Operating a virtual asset exchange
Operating a virtual asset exchange will entail providing services through means of electronic facilities where:
- offers to sell or purchase virtual assets are regularly made or accepted in a way that forms or results in a binding transaction; or
- persons are regularly introduced, or identified to other persons in order that they may negotiate or conclude, or with the reasonable expectation that they will negotiate or conclude sales or purchases of virtual assets in a way that forms or results in a binding transaction; and
- client money or client virtual assets comes into direct or indirect possession of the person providing such service.
Peer-to-peer trading platforms will not be covered under the definition of “VA exchange” to the extent that: (i) the actual transaction is conducted outside the relevant platform; and (ii) the relevant platform is not involved in the underlying transaction by coming into possession of any money or any virtual asset at any point in time.
VASP licensing regime
The Securities and Futures Commission (SFC) is to be the licensing authority and a license is to be granted subject to meeting a fit and proper person test and other regulatory requirements. To ensure that the SFC will be able to effectively monitor the operation of a licensed VASP, only locally incorporated companies with a permanent place of business in Hong Kong or companies incorporated elsewhere but registered in Hong Kong under the Companies Ordinance are to be considered for the granting of a VASP license.
Two classes of personnel, responsible officers and licensed representatives of a VASP will be subject to requirements. Each VASP applicant will be required to have at least two responsible officers who are to assume general responsibility of overseeing the operation of the licensed VASP. In particular, these responsible officers are to be held personally accountable in cases of non-compliance.
A licensed VASP will be subject to regulatory requirements covering a wide range of matters including that it should have adequate financial resources, risk management policies and procedures, virtual asset listing and trading policies, together with mechanisms to prevent market abuse and conflicts of interest.
Initially, professional investors only
At the initial stage VASPs will only be able to offer services to professional investors.

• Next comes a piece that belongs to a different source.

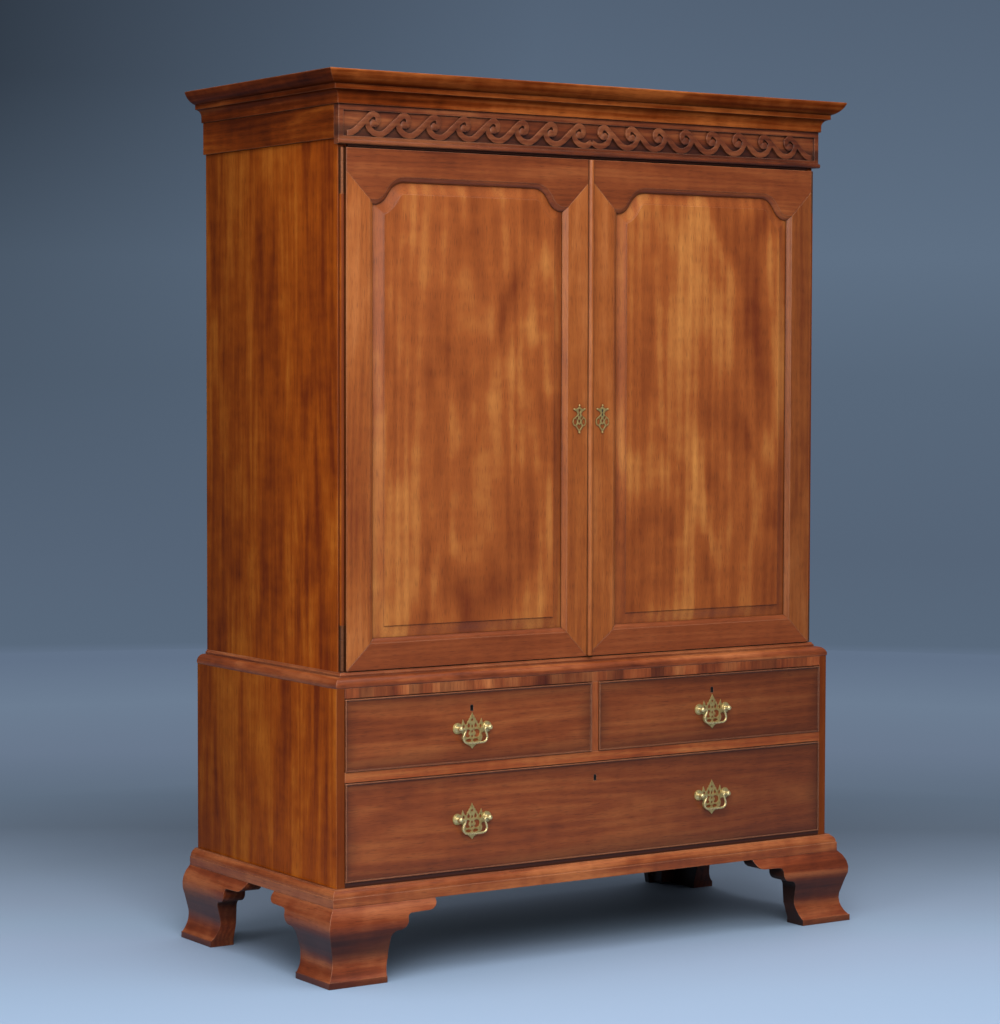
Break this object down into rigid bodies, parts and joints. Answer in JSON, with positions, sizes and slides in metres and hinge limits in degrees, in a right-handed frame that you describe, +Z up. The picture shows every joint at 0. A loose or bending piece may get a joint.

This will most likely be included as a license condition providing for some flexibility so that the SFC may offer some VASPs the ability to provide services to retail investors at a later date.
The VASP regime will come into effect on 1 March 2023.
The amendments to the AMLO provides for transitional arrangements for existing operators carrying on a business of operating a virtual asset exchange. Where such an operator files an application with the SFC within the first nine months of the commencement of the new regime and confirms that it will comply with the regulatory requirements set by the SFC, the operator will be deemed to be licensed until the SFC has made a decision on its license application.
Further rules and guidelines from the SFC are expected to be issued in due course.
Operating a virtual asset exchange in Hong Kong without a license, or actively marketing (whether in Hong Kong or elsewhere) to the public of Hong Kong the services of an overseas virtual asset exchange that is not licensed in Hong Kong, without a reasonable excuse, will be an offense punishable on conviction on indictment, to a fine of HK $ 5 million and to imprisonment for seven years and, in the case of a continuing offense, to a further fine of HK $ 100,000 for every day during which the offense continues. A summary conviction will see fines of HK $ 500,000 and imprisonment of 2 years, and a further fine of HK $ 10,000 for every day during which the offense continues.